KARACHI, July 14: The State Bank has issued guidelines on classification of their investment portfolio making it difficult for banks and development finance institutions or DFIs to avoid showing losses booked on their investments.
The Banking Supervision Department of the central bank issued a circular on Wednesday that envisages such conditions for classification of investment portfolio of banks and DFIs that they cannot avoid showing losses on their books.
The circular requires all banks and DFIs to classify their investment portfolios into three key categories namely Held to Maturity, Available for Sale and Held for Trading.
Earlier there was no such requirement in place and a couple of banks were classifying as Held to Maturity their investment in government bonds when the bonds' prices moved up.
The banks involved in this practice were actually trying to avoid showing losses on their investment in the bonds, and thus concealing a key fact from their shareholders.
The SBP circular says that now the banks and DFIs will classify their investment into any of the above-stated three categories at the time of making this investment.
Senior bankers say that the purpose of this requirement is to ensure that the banks and DFIs do not classify the loss-yielding securities or bonds as Held to Maturity, when their prices start falling, just to avoid showing losses. The circular also requires banks and DFIs to classify their existing investments into the above categories.
Senior bankers well-versed with the issue told Dawn that some banks wanted the State Bank to allow as a policy matter shifting of the category of investment after the investment has been made but the central bank refused to do this. Instead, it promised to provide relief to specific banks or DFIs that do this for a genuine reason.
The circular says the SBP would allow shifting to and from Held to Maturity category once a year only in cases where the board of directors of the bank or DFI has approved of it within two months of the commencement of the account year.
In case of branches of the foreign banks, the approval of the country head is necessary. "Any further shifting to/from this category will not be allowed during the remaining part of that accounting year."
The circular further says that shifting to and from Available for Sale category will be allowed with the approval of the ALCO (Assets and Liabilities Committee) of the banks or DFIs but they will record the reasons for the shifting in writing.
It says that shifting of investment from 'Held for Trading' category to 'Available for Sale' or 'Held to Maturity' categories would generally not be allowed.
"It would be permitted under exceptional circumstances... and the justification for such exceptional shifting...shall be recorded in the minutes of the ALCO meeting, which shall be reviewed by the SBP inspectors during the on-site inspection."
The circular further says that shifting of securities from one category to another shall be done "at the lower of the market value or the acquisition cost/book value, and the diminution in value if any, on such transfer shall be fully provided for."

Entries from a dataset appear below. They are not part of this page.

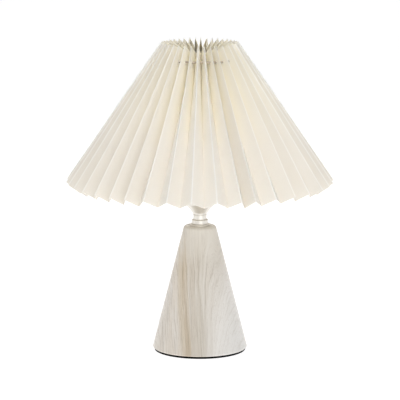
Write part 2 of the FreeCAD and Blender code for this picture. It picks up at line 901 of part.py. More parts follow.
MAKERS = (
    footPad, baseCone, cordGrommet, underside, threadedRod, neck, lampholderCup, holderCap,
    grubScrew, holderSkirt, screwShell, terminals, centreContact, fitterRing, shadeNut, topRing,
    frameArms, pleatedShade, bulb,
)

pieces = []
for maker in MAKERS:
    pieces += maker()
doc.recompute()

for thing in doc.Objects:
    bad = [state for state in thing.State if state in ("Invalid", "Error")]
    assert not bad, "%s: %s" % (thing.Label, bad)
for piece in pieces:
    assert not piece.Shape.isNull(), piece.Label
    assert piece.Shape.isValid(), piece.Label

os.makedirs("parts", exist_ok=True)
for piece in pieces:
    piece.Shape.exportStep(os.path.join("parts", piece.Label + ".step"))
    print("%-20s solids %d faces %4d volume %10.1f mm3" % (
        piece.Label, len(piece.Shape.Solids), len(piece.Shape.Faces), piece.Shape.Volume
    ))
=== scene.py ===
import math

import bmesh
import bpy
from mathutils import Matrix, Vector


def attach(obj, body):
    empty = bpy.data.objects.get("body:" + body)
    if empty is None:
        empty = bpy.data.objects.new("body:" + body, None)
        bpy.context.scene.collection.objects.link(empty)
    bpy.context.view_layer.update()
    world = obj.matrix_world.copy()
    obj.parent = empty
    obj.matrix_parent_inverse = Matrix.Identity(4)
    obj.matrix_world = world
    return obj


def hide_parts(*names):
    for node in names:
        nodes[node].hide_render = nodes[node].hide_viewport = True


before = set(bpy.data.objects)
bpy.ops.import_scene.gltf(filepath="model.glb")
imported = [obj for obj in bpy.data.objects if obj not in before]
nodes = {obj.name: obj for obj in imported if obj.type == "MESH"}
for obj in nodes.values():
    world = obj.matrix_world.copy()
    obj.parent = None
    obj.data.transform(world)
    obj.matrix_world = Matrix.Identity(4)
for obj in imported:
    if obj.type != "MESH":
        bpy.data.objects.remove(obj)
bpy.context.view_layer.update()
scene = bpy.context.scene
perMetre = 1000.0             # millimetres, which the turned outlines, threads and wood layers are in
doubleGap = 1e-7              # metres; points nearer than this are one
print("loaded", len(nodes), "nodes")


class Wire:
    # one float of a node tree; each sign written between two of them adds a Math node
    def __init__(self, tree, socket):
        self.tree = tree
        self.socket = socket

    def worked(self, operation, *others):
        node = self.tree.nodes.new("ShaderNodeMath")
        node.operation = operation
        for slot, value in zip(node.inputs, (self,) + others):
            plug(self.tree, slot, value)
        return Wire(self.tree, node.outputs[0])

    def __add__(self, other):
        return self.worked("ADD", other)

    def __radd__(self, other):
        return self.worked("ADD", other)

    def __sub__(self, other):
        return self.worked("SUBTRACT", other)

    def __rsub__(self, other):
        return self.worked("MULTIPLY", -1.0).worked("ADD", other)

    def __mul__(self, other):
        return self.worked("MULTIPLY", other)

    def __rmul__(self, other):
        return self.worked("MULTIPLY", other)

    def __truediv__(self, other):
        return self.worked("DIVIDE", other)


def plug(tree, slot, value):
    # puts a number, a colour, a socket or a Wire into a socket
    if isinstance(value, Wire):
        tree.links.new(value.socket, slot)
    elif isinstance(value, bpy.types.NodeSocket):
        tree.links.new(value, slot)
    else:
        slot.default_value = value


def fill(tree, node, values):
    # the same for several of a node's inputs, by their names
    for name, value in values.items():
        plug(tree, node.inputs[name], value)


def between(low, high, share):
    return low + (high - low) * share


def vectorOf(tree, x, y, z):
    node = tree.nodes.new("ShaderNodeCombineXYZ")
    for slot, value in zip(node.inputs, (x, y, z)):
        plug(tree, slot, value)
    return node.outputs[0]


def addPiece(name, mesh, body, node, material):
    # a finished piece that stands in for one CAD node
    piece = bpy.data.objects.new(name, mesh)
    scene.collection.objects.link(piece)
    mesh.materials.clear()
    mesh.materials.append(material)
    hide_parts(node)
    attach(piece, body)
    return piece


def turnBetween(first, last):
    # the angle from one flat vector to another, to the left
    return math.atan2(first.x * last.y - first.y * last.x, first.dot(last))


def arcCorners(start, end, radius, steps=10):
    # corners along an arc from start to end; a positive radius keeps its centre on the left
    a, b = Vector(start), Vector(end)
    way = b - a
    across = Vector((-way.y, way.x)).normalized() * (1 if radius > 0 else -1)
    centre = (a + b) / 2 + across * math.sqrt(radius * radius - way.length_squared / 4)
    first, last = a - centre, b - centre
    turn = turnBetween(first, last)
    begin = math.atan2(first.y, first.x)
    return [(centre.x + abs(radius) * math.cos(begin + turn * k / steps),
             centre.y + abs(radius) * math.sin(begin + turn * k / steps), 0) for k in range(steps + 1)]


turning = {
    "sides": 128,
    "easeSteps": 4,           # faces round an eased edge
    "easeShare": 0.45,        # of the shorter side that an edge's rounding may take up at most
    "rimShare": 0.12,         # of the rounding, for a strip beside it that keeps the flat's shading flat
    "threadRows": 8,          # rows of points to a turn of thread
    "axisWidth": 0.0001,      # mm from the axis within which a point is on it
    "coreWidth": 0.1,         # mm from the axis within which a run isn't cut up for a thread
    "sharp": 38,              # degrees from which an edge stays sharp
}


def easedCorners(corners):
    # a closed outline of (radius, height, rounding) corners, in millimetres, as points along it
    steps = turning["easeSteps"]
    points = []
    for i, (r, z, ease) in enumerate(corners):
        here = Vector((r, z))
        back = Vector(corners[i - 1][:2]) - here
        on = Vector(corners[(i + 1) % len(corners)][:2]) - here
        if ease <= 0:
            points.append(here)
            continue
        half = back.angle(on) / 2
        most = turning["easeShare"]
        reach = min(ease / math.tan(half), back.length * most, on.length * most)
        back.normalize()
        on.normalize()
        start, stop = here + back * reach, here + on * reach
        centre = here + (back + on).normalized() * (reach / math.cos(half))
        first, last = start - centre, stop - centre
        sweep = turnBetween(first, last)
        points.append(start + back * reach * turning["rimShare"])
        for k in range(steps + 1):
            turn = first.copy()
            turn.rotate(Matrix.Rotation(sweep * k / steps, 2))
            points.append(centre + turn)
        points.append(stop + on * reach * turning["rimShare"])
    return points


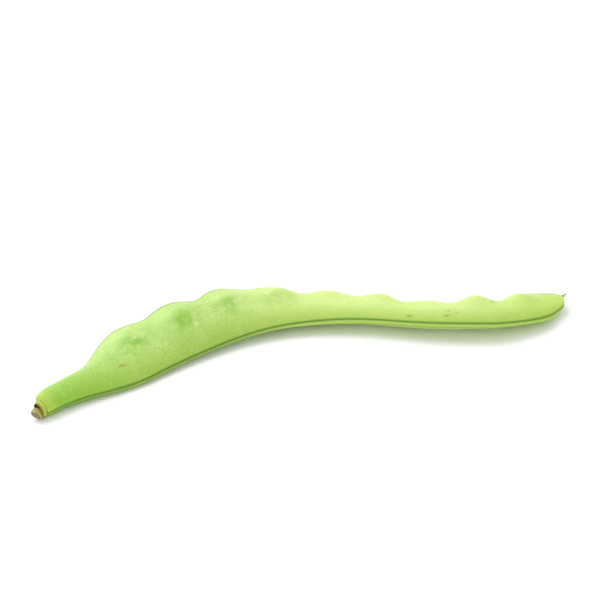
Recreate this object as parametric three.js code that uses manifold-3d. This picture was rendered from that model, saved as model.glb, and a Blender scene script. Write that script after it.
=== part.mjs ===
// A flat-podded green bean, cut from the plant with a short stub of its stalk, lying on one broad
// face. The pod is one closed solid: a flattened section carried along a middle line that bends
// in plan and rolls as it goes. Nine seeds swell both faces, and the back edge, which the seeds
// hang from, draws in at the waist between each two seeds. The stub is the cup that the pod
// sat in and the broken end of the stalk.
//
// Millimetres, +Z up. X runs from the stalk (-X) to the beak (+X), the seeds' edge faces +Y, and
// the origin is under the middle of the bean on the surface it lies on.

import * as THREE from 'three';
import { mergeVertices } from 'three/addons/utils/BufferGeometryUtils.js';
import Module from 'manifold-3d';

// ---- the pod's driving dimensions -----------------------------------------------------------

const POD_LENGTH = 185.2;         // along the middle line, from the cup to the beak

// values at equal steps along the pod, stalk end first; a smooth curve runs through them
const HEADING = [26.7, 22.8, 11.2, -14.9, -31, -11.5, 11.5];        // degrees from +X, in plan
const ROLL = [18, 15.5, 20, 5, -3, -1.5, 9];                        // degrees, back edge up
const MIDDLE_HEIGHT = [3.0, 4.3, 6.2, 4.5, 4.7, 5.2, 2.3];          // middle line above the surface
const BACK_WIDTH = [11.3, 11.1, 11.5, 11.3, 8, 8.4, 10.4];          // middle line to the seeds' edge
const BELLY_WIDTH = [11.7, 11.1, 10.9, 8.8, 7.3, 8, 12.1];          // middle line to the other edge
const HALF_THICKNESS = 3.7;       // away from the seeds

const SEED_STATIONS = [34.2, 52.5, 69.1, 86, 102.3, 119.1, 134.7, 151.2, 169];
const SEED_SWELLS = [1, 1.2, 1.3, 2.4, 1.1, 1.8, 0.3, 2.1, 2.1];    // on each face
const WAIST_DEPTHS = [1.5, 2.6, 1.4, 3.5, 2.3, 3.2, 3.2, 3.3];      // between seed n and n + 1
const SEED_REACH = 5.0;           // half length of a swell, along the pod
const SEED_HALF_HEIGHT = 4.2;     // and across it
const SEED_OFFSET = 0.4;          // of the back width, where the seeds' middles lie
const WAIST_REACH = 4.5;

// the neck narrows to the stalk between two stations, to a part of its full size at the cup
const BACK_NECK = { from: 14.8, to: 35, part: 0.3 };
const BELLY_NECK = { from: 2.2, to: 33.6, part: 0.4 };
const THIN_NECK = { from: 0, to: 30, part: 0.8 };
const SHOULDER_LENGTH = 4.5;      // rounded corner of the back edge beside the cup
const SHOULDER_PART = 0.35;       // of the back width left at the cup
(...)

Cleared of jargons, it means that if a bank has purchased a bond for Rs120 and its current price is Rs110, its shifting from one to another category will take place at Rs110.
On the other hand if the bond has been bought at Rs120 and its current market price is Rs130, its shifting from one to another category will take place at Rs120. The purpose of this condition is to make investment portfolio management rather more market-based.
The circular says that the banks and DFIs will have to take the surplus/deficit arising as a result of revaluation of 'Held for Trading' securities into their Profit & Loss Account. They will have to take to Surplus/Deficit Account the surplus or deficit on revaluation of 'Available for Sale' and 'Held to maturity' securities.
"However, any permanent diminution in the value of 'Available for sale' or 'Held to Maturity' securities will be provided for by charging it to the Profit & Loss Account. The measurement of surplus/deficit shall be done on portfolio basis for each of the above three categories separately."
Senior bankers say this requirement means that the banks or DFIs will not be able to take the advantage of short term interest rate movements and make it next to impossible for them to avoid showing losses on investment.